Under the common property condition described by Hardin, each herdsman, acting rationally, will try to keep as many cattle as possible on the commons, even if the capacity of the commons is exceeded and it is ultimately depleted to the detriment of all. Individually, each herder receives the benefits from his additional animals, while the damage is shared jointly by the entire group. This asymmetrical division of costs and benefits gives rise to the tragedy of the commons inherent in communal systems devoid of private property rights.
Any resource held in common is owned by everyone and by no one, thus everyone has an incentive to overuse it, and no one has an incentive to preserve it. Aristotle expressed it succinctly, “For that which is common to the greatest number has the least care bestowed upon it.” Economic history shows that individual owners take better care of their own property than they do of common property. And yet, the utopian chase of the commons and its attendant governmental controls persists.
On the eve of the Cuban Revolution, about 80 percent of Cuba’s arable land was under cultivation (or used for grazing) and domestic production supplied 70 percent of the country’s food consumption.
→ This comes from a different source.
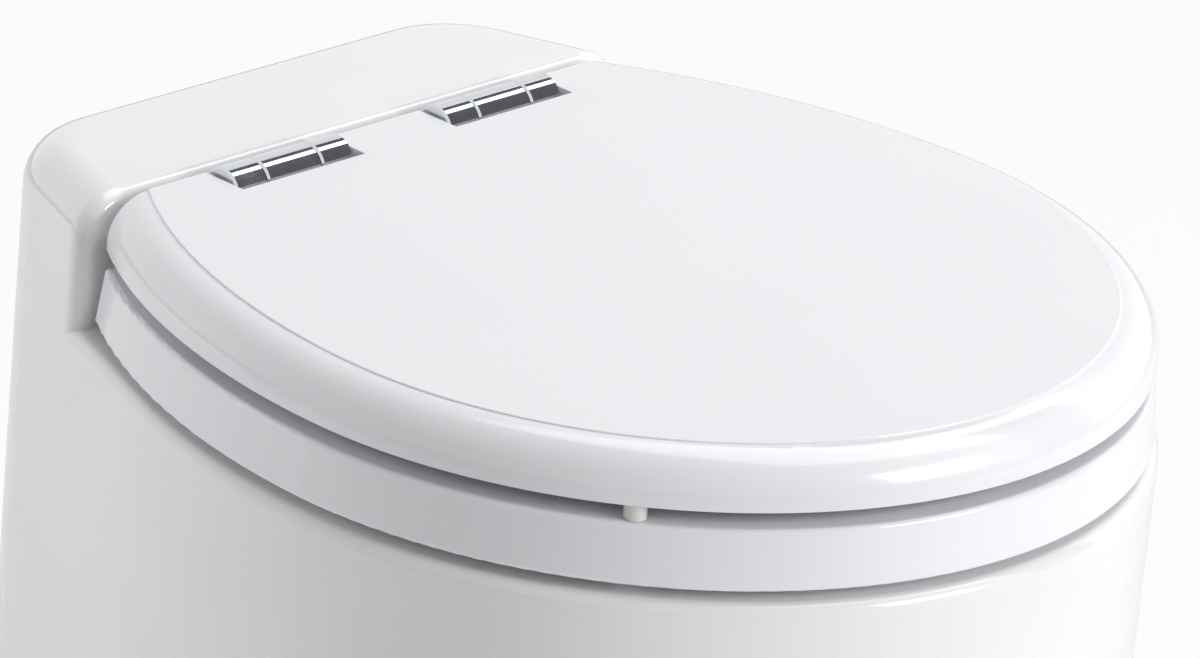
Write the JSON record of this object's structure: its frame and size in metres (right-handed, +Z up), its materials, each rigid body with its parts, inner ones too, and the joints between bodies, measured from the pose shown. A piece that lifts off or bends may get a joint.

The comparable figures today are 60 percent and 20 percent respectively.
The extraordinary degree of communist Cuba’s unproductivity is most dramatically shown by comparative analyses of purchasing power. A study by the University of Miami’s Institute for Cuban and Cuban American Studies shows for example, that to purchase a 400-gram box (14 ounces) of powdered milk, the average Cuban worker has to work 57.5 hours. To make the same purchase, the average worker in Costa Rica has to work only 1.7 hours. Comparable inefficiencies hold for the other items in the consumer basket analyzed. In contrast, in 1957, Cuba’s income per capita was fourth in Latin America, and real wages in Cuba were higher than any country in Latin America.
Even though Cuba was certainly a corrupt and politically inept republic, many economic and social milestones were achieved, anchored on private property rights during its 56 years as a republic (1902-1958). In the following 52 years, after the abolishment of private property rights, Cuba has descended into its current pauperized and tragic socioeconomic situation. But longstanding beliefs are difficult to shed and private property rights are still vilified.
John Locke, the father of modern political philosophy, argued that people have natural rights, that is, rights that we posses prior to the existence of governments. These rights are not granted by government or any other human. Locke also articulated clearly the idea of property rights: “Every man has a property in his own person . . . labor of his body, and the work of his hands, we may say are properly his.” The ownership of property is a necessary implication of self-ownership. Indeed, all human rights can be seen as derived from the one fundamental right of self-ownership.
The Cuban tragedy of the commons, rooted in its disdain for private property, and thus for human rights exemplifies, as Karl Popper once noted, how “the attempts to make heaven on earth invariably produce hell.”